Outros destaques ficam para Jessica Gunning como Martha, uma antagonista muito bem construída e muito por parte da atriz. A mudança de emoção dela é muito genuína, é típica de pessoas mentalmente problemáticas e mentirosas patológicas na vida real, e cara, é uma atuação que está muito no ponto que deveria estar. Não exagera ao ponto de ser overacting (até porque a personagem é surtada mesmo) e não se esconde ao ponto de ser caricata, é uma personagem de múltiplas facetas, que tem um sorriso sádico, uma presença mesmo quando não está fisicamente em tela e uma figura antagônica que se entrelaça bem com o protagonista. Outra que gostei é Nava Mau, que interpreta Teri, o interesse romântico do Donny, uma mulher transsexual que entra nesse relacionamento com ele, onde ele vacila muitas vezes com ela, acaba transformando seus problemas em problemas dela e realmente não era uma relação tão saudável assim. Ela faz esse contraponto, de uma lucidez em meio ao caos, onde os traumas dele vão afetando o namoro e faz com que desencadeie as inseguranças pessoais dela. Foi uma boa personagem também.

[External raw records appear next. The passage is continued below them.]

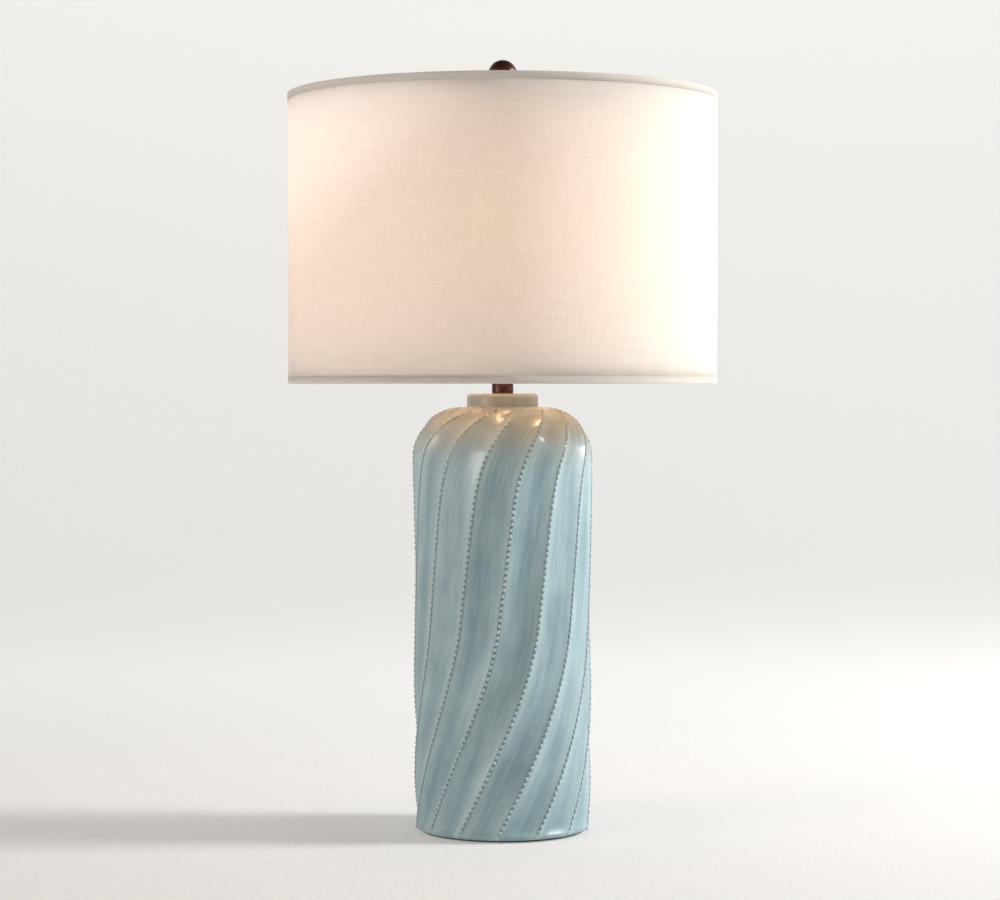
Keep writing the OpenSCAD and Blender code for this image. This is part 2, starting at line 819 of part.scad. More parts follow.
module finial_base() {
    bore_h = stud_h - hub_t + over;
    cove_top = finial_foot_h + finial_cove_h;
    color("#3a2a22") translate([0, 0, finial_z]) difference() {
        rotate_extrude() polygon([
            [0, 0], [seat_r, 0], [seat_r, finial_foot_h], [finial_cove_r, cove_top],
            [finial_stem_r, cove_top + finial_sweep_h], [finial_stem_r, finial_base_h - 2 * finial_cup_h],
            [cup_r, finial_base_h - finial_cup_h], [cup_r, finial_base_h], [spigot_r, finial_base_h],
            [spigot_r, finial_base_h + spigot_h], [0, finial_base_h + spigot_h]
        ]);
        translate([0, 0, -over]) cylinder(r = stud_r + fit_gap, h = bore_h + over);
    }
}

module finial_ball() {
    color("#3a2a22") difference() {
        translate([0, 0, ball_z]) sphere(r = ball_r);
        translate([0, 0, finial_z]) cylinder(r = spigot_r + fit_gap, h = finial_base_h + spigot_h + fit_gap);
        translate([0, 0, finial_z]) cylinder(r = ball_r, h = finial_base_h);
    }
}

ceramic_body();
felt_pad();
cord_bushing();
lamp_rod();
lower_washer();
lower_lock_washer();
lower_nut();
neck_washer();
neck_tube();
harp_saddle();
saddle_nut();
socket_cap();
cap_set_screw();
socket_shell();
insulating_sleeve();
switch_housing();
terminal_screws();
screw_shell();
centre_contact();
switch_shaft();
switch_knob();
bulb_glass();
bulb_filament();
bulb_screw_cap();
bulb_insulator();
bulb_contact();
harp_bow();
harp_stud();
harp_sleeve_left();
harp_sleeve_right();
shade_linen();
shade_liner();
top_hem();
bottom_hem();
top_ring();
bottom_ring();
spider_arms();
spider_hub();
finial_base();
finial_ball();
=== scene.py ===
"""A table lamp: a swirl-fluted, beaded ceramic body, dark bronze fittings and a linen drum shade."""
import json
import logging
import math
from collections.abc import Callable, Sequence
from dataclasses import dataclass
from enum import Enum

import bmesh
import bpy
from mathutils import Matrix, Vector


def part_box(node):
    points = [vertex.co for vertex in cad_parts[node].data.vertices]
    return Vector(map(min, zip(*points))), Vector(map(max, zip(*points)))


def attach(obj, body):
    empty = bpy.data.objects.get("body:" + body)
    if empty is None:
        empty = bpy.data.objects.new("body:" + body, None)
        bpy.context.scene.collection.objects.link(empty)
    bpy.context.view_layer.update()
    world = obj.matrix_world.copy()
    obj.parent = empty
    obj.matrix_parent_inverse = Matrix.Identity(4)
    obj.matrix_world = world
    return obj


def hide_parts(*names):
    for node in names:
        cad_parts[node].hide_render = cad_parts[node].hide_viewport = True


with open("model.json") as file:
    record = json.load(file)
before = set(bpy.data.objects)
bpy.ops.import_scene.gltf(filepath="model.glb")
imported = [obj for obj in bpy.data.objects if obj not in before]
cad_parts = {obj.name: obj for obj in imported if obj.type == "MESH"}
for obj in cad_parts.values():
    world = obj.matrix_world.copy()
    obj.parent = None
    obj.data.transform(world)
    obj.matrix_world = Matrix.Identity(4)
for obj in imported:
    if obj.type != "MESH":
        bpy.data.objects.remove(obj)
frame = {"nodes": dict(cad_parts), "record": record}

MM = 0.001
INCH = 0.0254
FITTING_PITCH = INCH / 27
TURN = 2 * math.pi
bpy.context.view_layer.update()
log = logging.getLogger("lamp")

Colour = tuple[float, float, float, float]


class Body(Enum):
    """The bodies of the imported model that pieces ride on."""

    BASE = "base"
    SWITCH = "switch"
    BULB = "bulb"
    HARP = "harp"
    SHADE = "shade"
    FINIAL = "finial"


class End(Enum):
    """The two ends of the drum, each as the way that it faces."""

    TOP = 1
    BOTTOM = -1


class Finish(Enum):
    """The lamp's finishes. Most have the name of a material slot in the record."""

    GLAZE = "glaze"
    FELT = "felt"
    BLACK_PLASTIC = "black_plastic"
    ZINC_STEEL = "zinc_steel"
    FIBRE = "fibre"
    BRONZE = "bronze"
    ANTIQUE_BRASS = "antique_brass"
    BRASS = "brass"
    PHENOLIC = "phenolic"
    NICKEL = "nickel"
    FROSTED_GLASS = "frosted_glass"
    BULB_STEM = "bulb_stem"
    LINEN = "linen"
    HEM = "hem"
    LINER = "liner"
    BOND = "bond"
    SHADE_WIRE = "shade_wire"
    BRONZE_THREAD = "bronze_thread"
    STEEL_THREAD = "steel_thread"


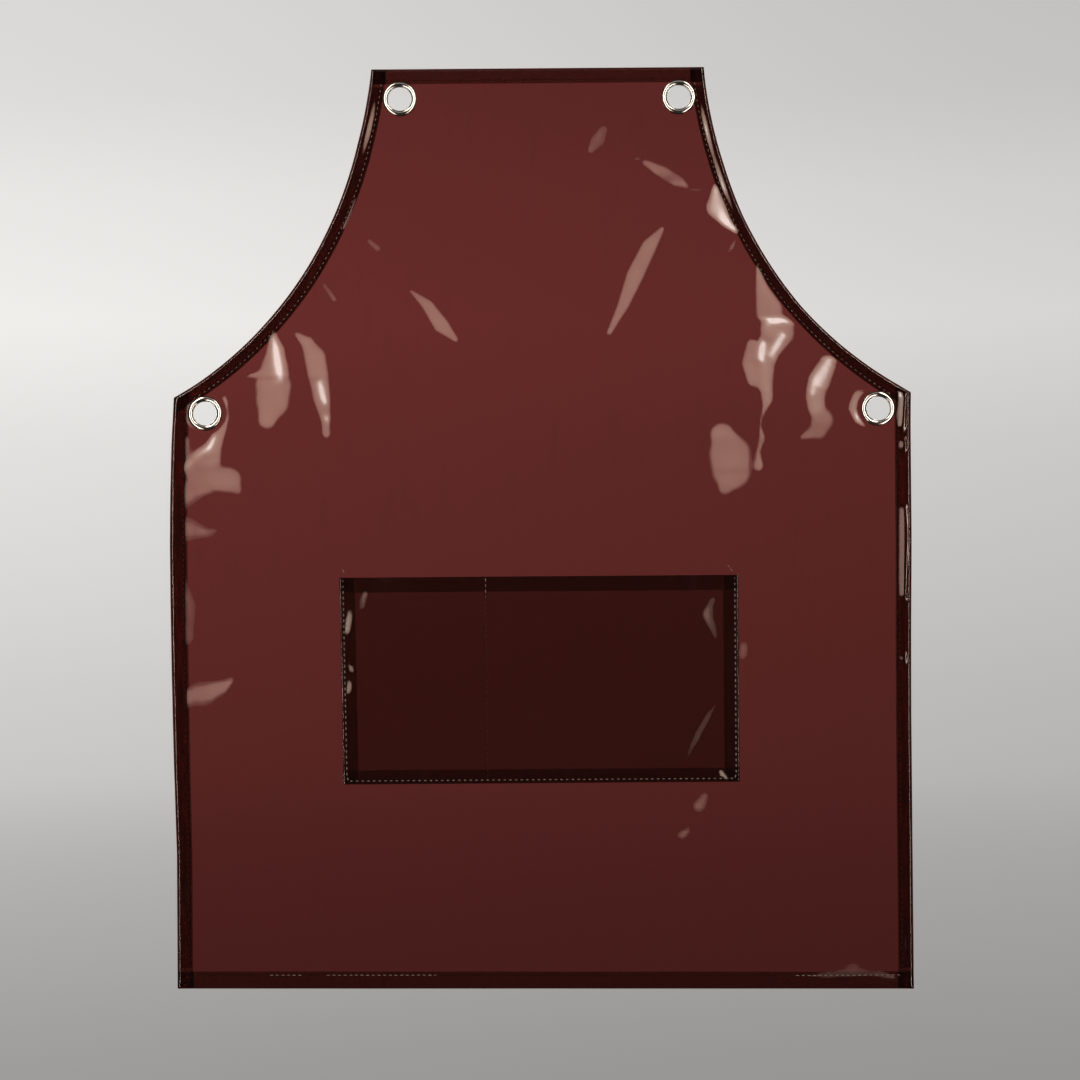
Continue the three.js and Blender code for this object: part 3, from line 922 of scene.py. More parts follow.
def cut_holes(x, z):
    """Draws the grid onto each eyelet's hole and marks the faces inside it."""
    drop = np.zeros((x.shape[0] - 1, x.shape[1] - 1), bool)
    for name in EYELETS:
        cx, cz = eyelet_centre(name)
        reach = np.hypot(x - cx, z - cz)
        rim = np.abs(reach - HOLE_RADIUS) < HOLE_SNAP
        x = np.where(rim, cx + (x - cx) * HOLE_RADIUS / np.maximum(reach, MM), x)
        z = np.where(rim, cz + (z - cz) * HOLE_RADIUS / np.maximum(reach, MM), z)
        mx = (x[:-1, :-1] + x[1:, :-1] + x[1:, 1:] + x[:-1, 1:]) / 4
        mz = (z[:-1, :-1] + z[1:, :-1] + z[1:, 1:] + z[:-1, 1:]) / 4
        drop |= np.hypot(mx - cx, mz - cz) < HOLE_RADIUS
    return x, z, drop


UNDER_STEP = 0.62 * MM  # from a hem's flap to the layer turned in behind it
LEVEL_LIFT = 0.75 * MM  # how far the top and bottom hems lie behind the others
HEM_SECTION = [0, 0.3, 1, 2, 3.3, 4.8, 6.4, 8, 9.6, 11, 12.2]
HEM_LAST_STEP = 0.4 * MM  # the least between the last two points of a hem's section
HEM_SWELL = 0.7  # share of the front's puff that the flap swells backward
RAW_CURL = 0.5 * MM  # most that a raw edge curls away from the film
RAW_CURL_RUN = 3 * MM  # distance past the stitches over which it curls
SIDE_HEM_SLACK = 0.3 * MM  # by which the side hems fall short of the edges across their ends
LEVEL_HEM_SLACK = 0.2 * MM  # the same for the top and bottom hems
SIDE_HEM_ROWS = 150
LEVEL_HEM_ROWS = 180
TUCK_BACK = 1.6 * MM  # from the frame's hems to the first layer of a tuck
TUCK_SLACK = 0.3 * MM
BIB_TUCK = 0.92  # width of a bib tuck in shares of the armhole's hem


def hem_distances(hem):
    near = [step * MM for step in HEM_SECTION if step * MM < hem - HEM_LAST_STEP]
    return near + [hem]


def hem_height(drape, x, z, depth, seam, lift):
    """Y of a hem's flap, which swells backward between its fold and its stitches."""
    flat = HEM_BACK - sizes().film / 2
    swell = HEM_SWELL * sizes().puff * puff(depth / seam) * unevenness(x, z)
    curl = RAW_CURL * smooth((depth - seam) / RAW_CURL_RUN) * (0.5 + 0.5 * np.sin(60 * z + 35 * x))
    return drape(x, z) + flat + swell + curl + lift


def side_hem_grid(pattern, sign):
    depth = np.array(hem_distances(pattern.hems["side"]))
    share = np.linspace(0, 1, SIDE_HEM_ROWS)
    upper = pattern.armhole_height_at(pattern.waist - depth) - SIDE_HEM_SLACK
    z = upper[None, :] + (pattern.bottom + SIDE_HEM_SLACK - upper[None, :]) * share[:, None]
    x = sign * (pattern.side_edge(z) - depth[None, :])
    return x, z, np.broadcast_to(depth[None, :], x.shape)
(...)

Uma surpresa, "Bebê Rena" foi uma das poucas modinhas que eu resolvi assistir. Literalmente está todo mundo falando sobre, não tem ninguém relevante à frente ou atrás das câmeras, então só pode ser genuinamente boa, e olha, não me arrependo, uma série excelente, que são sete episódios relativamente curtos que te prendem. Não é fácil de assistir, especialmente do quarto episódio em diante, são temas sensíveis e extremamente pesados, mas que precisam ser retratados. Filmes e séries são usados por muitos (inclusive por este que vos fala) como válvula de escape da realidade, mas é preciso ter temáticas como essas sendo retratadas e faladas para justamente existir o alerta de que isso é real, que acontece e que não é denunciado o suficiente. Um verdadeiro ato de coragem Richard Gadd fazer essa série e contar sobre sua própria história sem se pôr numa posição de bonzinho, mas sem se esquecer de que foi uma vítima. É realmente tudo perfeitamente trabalhado, questão de direção, história, roteiro, atuação, trilha, é excepcional.